Ob in der Schlange beim Bäcker, auf der Arbeit oder bei Familienfesten. Bei menschenverachtenden Äußerungen ist es wichtig, sich dagegen zu positionieren. Damit solidarisiert man sich einerseits mit (potenziell) Betroffenen und gibt anderseits dem Gegenüber unmissverständlich zu verstehen, dass solche Ansichten nicht alle Anwesenden teilen. Rechtsextreme versuchen insbesondere Schüler*innen und Lehrkräfte mit Hinweis auf das Neutralitätsgebot einzuschüchtern. Lehrer*innen müssen denjenigen gegenüber, die die freiheitlich-demokratische Grundordnung infrage stellen oder abschaffen wollen, nicht neutral sein. Ganz im Gegenteil, sie sind verpflichtet, Widerspruch zu leisten.
Betroffene von Rechtsextremismus schützen und stärken
Eine frühzeitige Intervention ist ein wichtiger Schlüssel, um menschenfeindlichen Haltungen zu begegnen, bevor sich diese verfestigen. Schulen, Bildungseinrichtungen und Jugendtreffs spielen eine entscheidende Rolle, um Anzeichen von Ideologien der Ungleichwertigkeit und Radikalisierung zu erkennen und geeignete Unterstützung bereitzustellen. Die Bandbreite der Präventionsstrategien kann von der Wissensvermittlung und Ansätzen der historisch-politischen Bildung zur Aufklärung über die Verbrechen der NS-Zeit und die Schrecken der Shoa bis hin zur Aufklärung über Menschenrechte reichen. Das Ziel von Demokratiebildung ist es, das Bewusstsein für demokratische Werte zu erhöhen und demokratiefeindliche Einstellungen zu reduzieren. Präventionsarbeit sollte dabei nicht nur auf Vermittlung von Informationen setzen, sondern auch »Herzensbildung«, kritisches Denken umfassen und auf eine nachhaltige Stärkung von (jungen) Erwachsenen setzen. Demokratiebildung, Akzeptanzförderung und die Fähigkeit, Mehrdeutigkeit zu akzeptieren (Ambiguitätstoleranz), können dabei wichtige Pfeiler sein. Grundlage ist Partizipation und eine wertschätzende und zugewandte Interaktion an Orten der Demokratiebildung. Sensibel vorbereitete Begegnungsprojekte und Austauschformate gehören ebenfalls zur Demokratiebildung und ebenso das Ziehen »roter Linien« und damit beispielsweise die Konfrontation und aktive Auseinandersetzung mit diskriminierenden Äußerungen.

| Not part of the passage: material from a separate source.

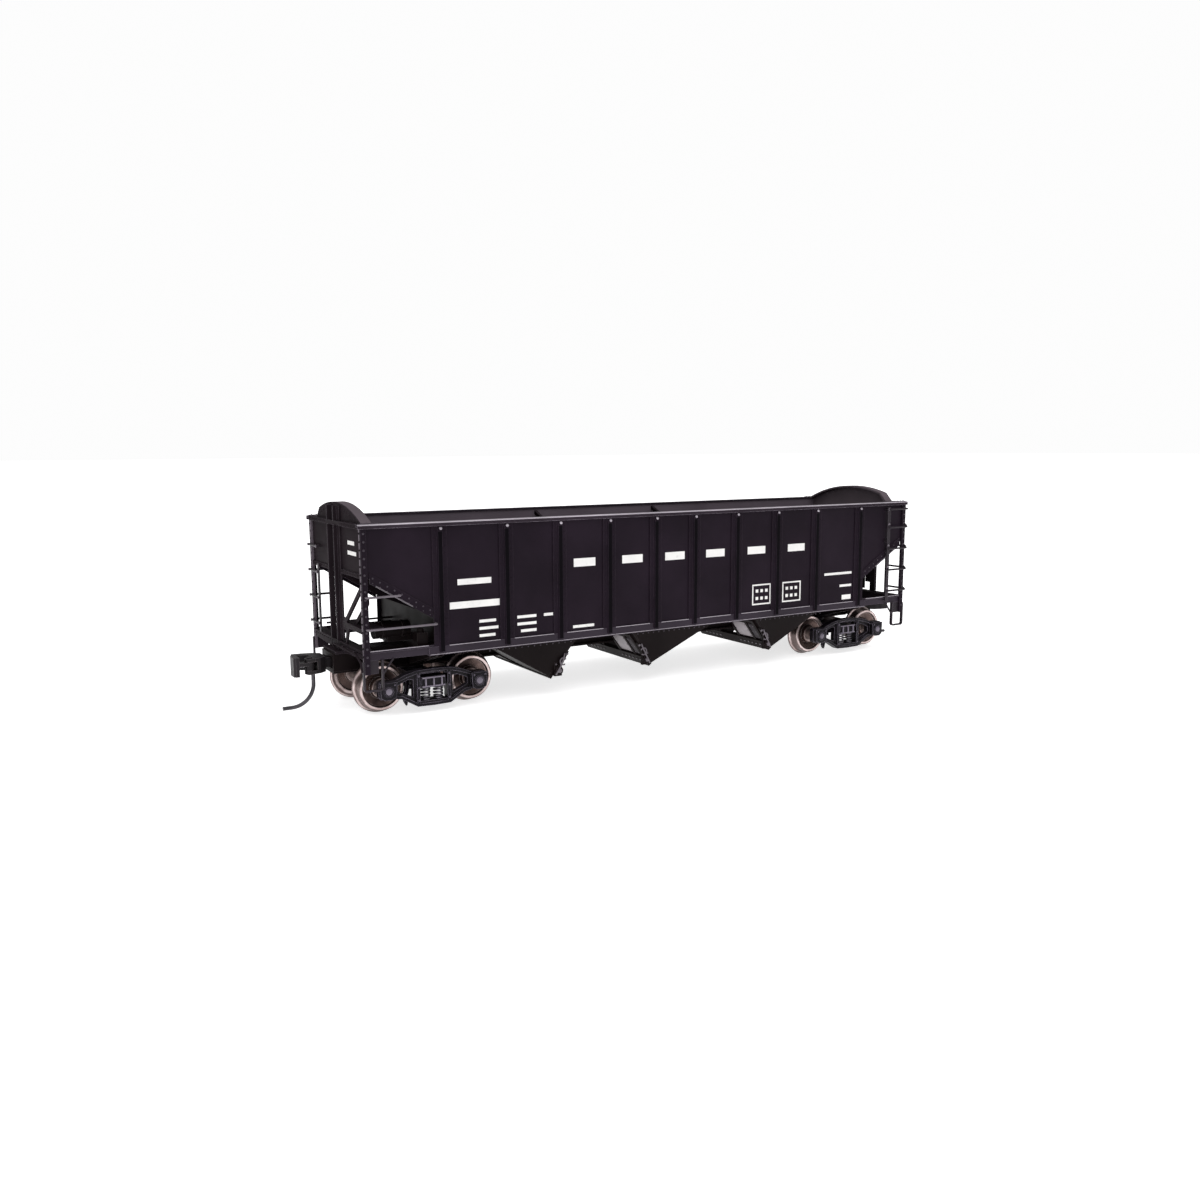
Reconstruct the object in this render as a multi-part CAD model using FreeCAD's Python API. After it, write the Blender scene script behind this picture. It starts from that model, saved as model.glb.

Die Einbindung des Gemeinwesens in die Präventionsarbeit kann ebenfalls entscheidend sein. Lokale Organisationen wie Sportvereine, Schulen, Jugendarbeit, religiöse Institutionen, Bildungseinrichtungen oder sozialraumorientierte Stadtteilbüros können dazu beitragen, ein Umfeld der Akzeptanz und des Dialogs zu schaffen. Diese Gemeinschaftsbemühungen fördern die Zusammenarbeit und stärken das soziale Gewebe. Ansätze reichen von Aufklärung über Analyse bis zu Information über (lokale) Besonderheiten des Rechtsextremismus in Kommunen, die oftmals von der Mobilen Beratung gegen Rechtsextremismus oder anderen zivilgesellschaftlichen Akteur*innen angeboten werden. Ein Ansatz ist die Förderung und Unterstützung lokaler Initiativen und Projekte zur Förderung von zivilgesellschaftlichen und demokratischen Strukturen im Gemeinwesen. Bei besonderen gemeinwesenorientierten Präventionsformen, wie zum Beispiel der »Lokalen Intervention«, werden Akteur*innen mit der Situation von Betroffenen rechter Gewalt vertraut gemacht, um deren Sensibilität für Menschenfeindlichkeit und Rechtsextremismus im lokalen Raum zu erhöhen und Solidarisierung mit Betroffenen menschenfeindlicher Ideologien zu erreichen.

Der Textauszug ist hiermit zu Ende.